*Set problem*: Check every line below for the word "from" and copy the ones that have it.

*Source material*:

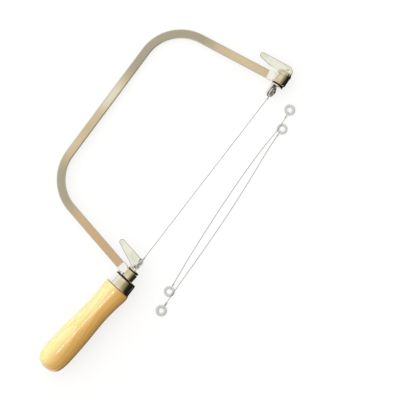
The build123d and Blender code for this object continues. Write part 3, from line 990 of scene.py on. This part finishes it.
class SOAPCUTTER_OT_fittings(bpy.types.Operator):
    """Plates the eyes, pins, levers and the small turned pieces"""

    bl_idname = "soapcutter.fittings"
    bl_label = "Fittings"

    def execute(self, context):
        colours = context.scene.soap_cutter_colours
        # Widths of the clouds and of the grit, and the roughness of the pale and the dark tone
        turned_surface = (9 * MM, 0.4 * MM, 0.14, 0.26)
        stamped_surface = (11 * MM, 0.35 * MM, 0.18, 0.30)
        plain_surface = (5 * MM, 0.3 * MM, 0.30, 0.42)
        bright_tones = (colours.nickel_dull, colours.nickel)
        bright = plated("bright_nickel_on_turned_steel", *bright_tones, *turned_surface)
        pale = plated(
            "bright_nickel_on_pins", colours.pin_dull, colours.pin, 7 * MM, *turned_surface[1:]
        )
        stamped = plated(
            "nickel_on_stamped_steel",
            colours.lever_dull,
            colours.lever,
            *stamped_surface,
            edge=colours.lever_edge_reflection,
        )
        # The thrust washers are given a near-black tone
        plain, dark_washers = (
            plated(name, tone, tone, *plain_surface)
            for name, tone in (
                ("plain_turned_steel", colours.steel),
                ("near_black_thrust_washers", colours.washer_tone),
            )
        )
        # The eyes are painted near white on their side towards the bow: a painted highlight
        near_brazed, far_brazed = (
            plated(name, *bright_tones, *turned_surface, painted_highlight=(colours.painted_highlight, pin_seat, side))
            for name, pin_seat, side in (
                ("nickel_on_near_eye", near_seat, 1),
                ("nickel_on_far_eye", far_seat, -1),
            )
        )
        for finish, nodes in (
            (near_brazed, ("near_eye",)),
            (far_brazed, ("far_eye",)),
            (bright, ("far_cap", "handle_front_washer")),
            (pale, ("near_pin", "far_pin", "near_wire_button", "far_wire_button")),
            (stamped, ("near_lever", "near_lever_rivet", "far_lever", "far_lever_rivet")),
            (dark_washers, ("near_thrust_washer", "far_thrust_washer")),
            (plain, ("handle_nut",)),
        ):
            for node in nodes:
                frame["nodes"][node].material_slots[0].material = finish
        return {"FINISHED"}


def mirrored_or_seen(tree):
    """1 for what is seen straight, in a mirror or through glass, and 0 for light on matter."""
    rays = add_node(tree, "ShaderNodeLightPath").outputs
    glossy = arithmetic(tree, "MAXIMUM", {0: rays["Is Camera Ray"], 1: rays["Is Glossy Ray"]})
    return arithmetic(tree, "MAXIMUM", {0: glossy, 1: rays["Is Transmission Ray"]})


def pale_floor(colours):
    """A floor that is lifted to white where it is seen, and still takes shadows."""
    finish, tree = new_finish("pale_floor")
    lift = arithmetic(tree, "MULTIPLY", {0: mirrored_or_seen(tree)}, {1: 0.72})
    surface = add_node(
        tree,
        "ShaderNodeBsdfPrincipled",
        values={
            "Base Color": colours.floor,
            "Roughness": 0.9,
            "Specular IOR Level": 0.1,
            "Emission Color": (1.0, 1.0, 1.0, 1.0),
        },
        links={"Emission Strength": lift},
    )
    add_node(tree, "ShaderNodeOutputMaterial", links={"Surface": surface.outputs[0]})
    return finish


def wall_tones(tree, front_to_back, sideways):
    """What mirrors see round them: a dim olive wall in front, and pale walls behind and aside."""
    place = ranged(tree, front_to_back, -0.9, 0.1)
    wall = add_node(tree, "ShaderNodeValToRGB", links={0: place})
    stops = ((0.0, "#2A2920"), (0.30, "#958B6C"), (0.60, "#B5A987"), (0.84, "#FFFFFF"))
    for index, (position, hex_code) in enumerate(stops):
        if index > 1:
            wall.color_ramp.elements.new(position)
        wall.color_ramp.elements[index].position = position
        wall.color_ramp.elements[index].color = colour(hex_code)
    # Pale side walls keep flat pieces from looking dark when they are seen from a corner
    aside = arithmetic(tree, "ABSOLUTE", {0: sideways})
    share = ranged(tree, aside, 0.15, 0.38, 0.0, 0.85)
    return tinted(tree, wall.outputs[0], share, colour("#F2EFE6"))


def studio_world():
    """A sky that is brighter towards the back of the bow and dimmer in front."""
    world = bpy.data.worlds.new("studio")
    world.use_nodes = True
    tree = world.node_tree
    tree.nodes.clear()
    way = add_node(tree, "ShaderNodeTexCoord").outputs["Generated"]
    sideways, front_to_back, upwards = (axis_value(tree, way, axis) for axis in range(3))
    daylight = ranged(tree, front_to_back, -0.7, 0.9, 0.42, 1.70)
    # Mirrors see the walls, which are dimmer near the horizon than overhead
    mirrored = ranged(tree, upwards, 0.0, 0.45, 0.72, 1.0, smooth=True)
    rays = add_node(tree, "ShaderNodeLightPath").outputs
    in_mirrors = add_node(
        tree,
        "ShaderNodeMix",
        links={0: rays["Is Glossy Ray"], 2: daylight, 3: mirrored},
        data_type="FLOAT",
    ).outputs[0]
    straight = arithmetic(
        tree, "MAXIMUM", {0: rays["Is Camera Ray"], 1: rays["Is Transmission Ray"]}
    )
    strength = add_node(
        tree,
        "ShaderNodeMix",
        values={3: 1.0},
        links={0: straight, 2: in_mirrors},
        data_type="FLOAT",
    ).outputs[0]
    tint = add_node(
        tree,
        "ShaderNodeMix",
        values={6: (1.0, 1.0, 1.0, 1.0)},
        links={0: rays["Is Glossy Ray"], 7: wall_tones(tree, front_to_back, sideways)},
        data_type="RGBA",
    ).outputs[2]
    background = add_node(
        tree, "ShaderNodeBackground", links={"Color": tint, "Strength": strength}
    )
    add_node(tree, "ShaderNodeOutputWorld", links={"Surface": background.outputs[0]})
    return world


def black_cloth(solid_under, height):
    """Black cloth that is solid up to one height and thins out up to the other."""
    finish, tree = new_finish("black_cloth")
    level = axis_value(tree, add_node(tree, "ShaderNodeTexCoord").outputs["Object"], 2)
    surface = add_node(
        tree,
        "ShaderNodeBsdfPrincipled",
        values={"Base Color": colour("#0A0A08"), "Roughness": 1.0},
        links={"Alpha": ranged(tree, level, solid_under, height, 1.0, 0.0, smooth=True)},
    )
    add_node(tree, "ShaderNodeOutputMaterial", links={"Surface": surface.outputs[0]})
    return finish


def add_glint(name, target, facing, away, size, power, camera):
    """A small lamp placed where a face at the target mirrors it into the camera."""
    to_camera = (camera.location - target).normalized()
    to_lamp = 2 * facing.dot(to_camera) * facing - to_camera
    lamp = bpy.data.lights.new(name, "AREA")
    lamp.shape = "RECTANGLE"
    lamp.size, lamp.size_y = size
    lamp.energy = power
    holder = bpy.data.objects.new(name, lamp)
    bpy.context.scene.collection.objects.link(holder)
    holder.visible_diffuse = False
    holder.location = target + to_lamp * away
    holder.rotation_euler = to_lamp.to_track_quat("Z", "Y").to_euler()


class SOAPCUTTER_OT_stage(bpy.types.Operator):
    """Sets out the floor, the lamps and the camera"""

    bl_idname = "soapcutter.stage"
    bl_label = "Stage"

    def execute(self, context):
        scene = context.scene
        floor = add_primitive(bpy.ops.mesh.primitive_plane_add, "floor", size=6.0)
        floor.data.transform(Matrix.Translation((0, 0, -0.02 * MM)))
        dress(floor, pale_floor(scene.soap_cutter_colours))
        scene.world = studio_world()

        # A curtain in front of the cutter, and mats before the handle and the far end of the wire,
        # give the round pieces their dark sides; only mirrors see them
        curtain_solid, curtain_height = 0.02, 0.10
        on_floor = 0.1 * MM
        upright = Matrix.Rotation(math.radians(90), 4, "X")
        cloth_finish = black_cloth(curtain_solid, curtain_height)
        for name, centre, turn, width, depth in (
            ("dark_curtain", (0.0, -0.125, curtain_height / 2), upright, 0.9, curtain_height),
            ("near_mat", (-0.1165, -0.0905, on_floor), Matrix(), 0.117, 0.069),
            ("far_mat", (0.156, -0.0905, on_floor), Matrix(), 0.044, 0.069),
        ):
            cloth = add_primitive(bpy.ops.mesh.primitive_plane_add, name, size=1.0)
            stretch = Matrix.Diagonal((width, depth, 1.0, 1.0))
            cloth.data.transform(Matrix.Translation(centre) @ turn @ stretch)
            dress(cloth, cloth_finish)
            cloth.visible_camera = False
            cloth.visible_diffuse = False
            cloth.visible_transmission = False
            cloth.visible_shadow = False

        # The camera looks straight down and takes in 340 mm at the height of the wire
        height, wire_height, view_width, sensor = 1.6, 9 * MM, 0.34, 36.0
        camera = bpy.data.objects.new("camera", bpy.data.cameras.new("camera"))
        scene.collection.objects.link(camera)
        camera.location = Vector((0.0278, -0.0579, height))
        camera.rotation_euler = (0, 0, math.radians(-52.36))
        camera.data.sensor_width = sensor
        camera.data.lens = sensor * (height - wire_height) / view_width
        scene.camera = camera
        scene.view_settings.view_transform = "Standard"

        bow_back, grip_top = Vector((0.048, 0.0562, 0.006)), Vector((-0.118, -0.044, 0.025))
        add_glint("bow_glint", bow_back, bow_up, 0.12, (0.03, 0.03), 0.0012, camera)
        add_glint("grip_glint", grip_top, bow_up, 0.5, (0.22, 0.012), 0.25, camera)
        return {"FINISHED"}


class SOAPCUTTER_PT_panel(bpy.types.Panel):
    """Lists the pieces and their sizes and colours"""

    bl_label = "Soap Cutter"
    bl_idname = "SOAPCUTTER_PT_panel"
    bl_space_type = "VIEW_3D"
    bl_region_type = "UI"
    bl_category = "Soap Cutter"

    def draw(self, context):
        for group in (context.scene.soap_cutter_sizes, context.scene.soap_cutter_colours):
            for name in group.__annotations__:
                self.layout.prop(group, name)
        for operator in operators:
            self.layout.operator(operator.bl_idname)


operators = (
    SOAPCUTTER_OT_stage,
    SOAPCUTTER_OT_rings,
    SOAPCUTTER_OT_spare_wires,
    SOAPCUTTER_OT_cutting_wire,
    SOAPCUTTER_OT_bow,
    SOAPCUTTER_OT_grip,
    SOAPCUTTER_OT_ferrule,
    SOAPCUTTER_OT_fittings,
)
groups = (SoapCutterSizes, SoapCutterColours)


def register():
    for item in groups + operators + (SOAPCUTTER_PT_panel,):
        bpy.utils.register_class(item)
    bpy.types.Scene.soap_cutter_sizes = bpy.props.PointerProperty(type=SoapCutterSizes)
    bpy.types.Scene.soap_cutter_colours = bpy.props.PointerProperty(type=SoapCutterColours)


def unregister():
    del bpy.types.Scene.soap_cutter_colours
    del bpy.types.Scene.soap_cutter_sizes
    for item in reversed(groups + operators + (SOAPCUTTER_PT_panel,)):
        bpy.utils.unregister_class(item)


def main():
    register()
    bpy.ops.soapcutter.stage()
    bpy.ops.soapcutter.rings()
    bpy.ops.soapcutter.spare_wires()
    bpy.ops.soapcutter.cutting_wire()
    bpy.ops.soapcutter.bow()
    bpy.ops.soapcutter.grip()
    bpy.ops.soapcutter.ferrule()
    bpy.ops.soapcutter.fittings()


if __name__ == "__main__":
    main()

*Finished answer*:
The build123d and Blender code for this object continues. Write part 3, from line 990 of scene.py on. This part finishes it.
    # Pale side walls keep flat pieces from looking dark when they are seen from a corner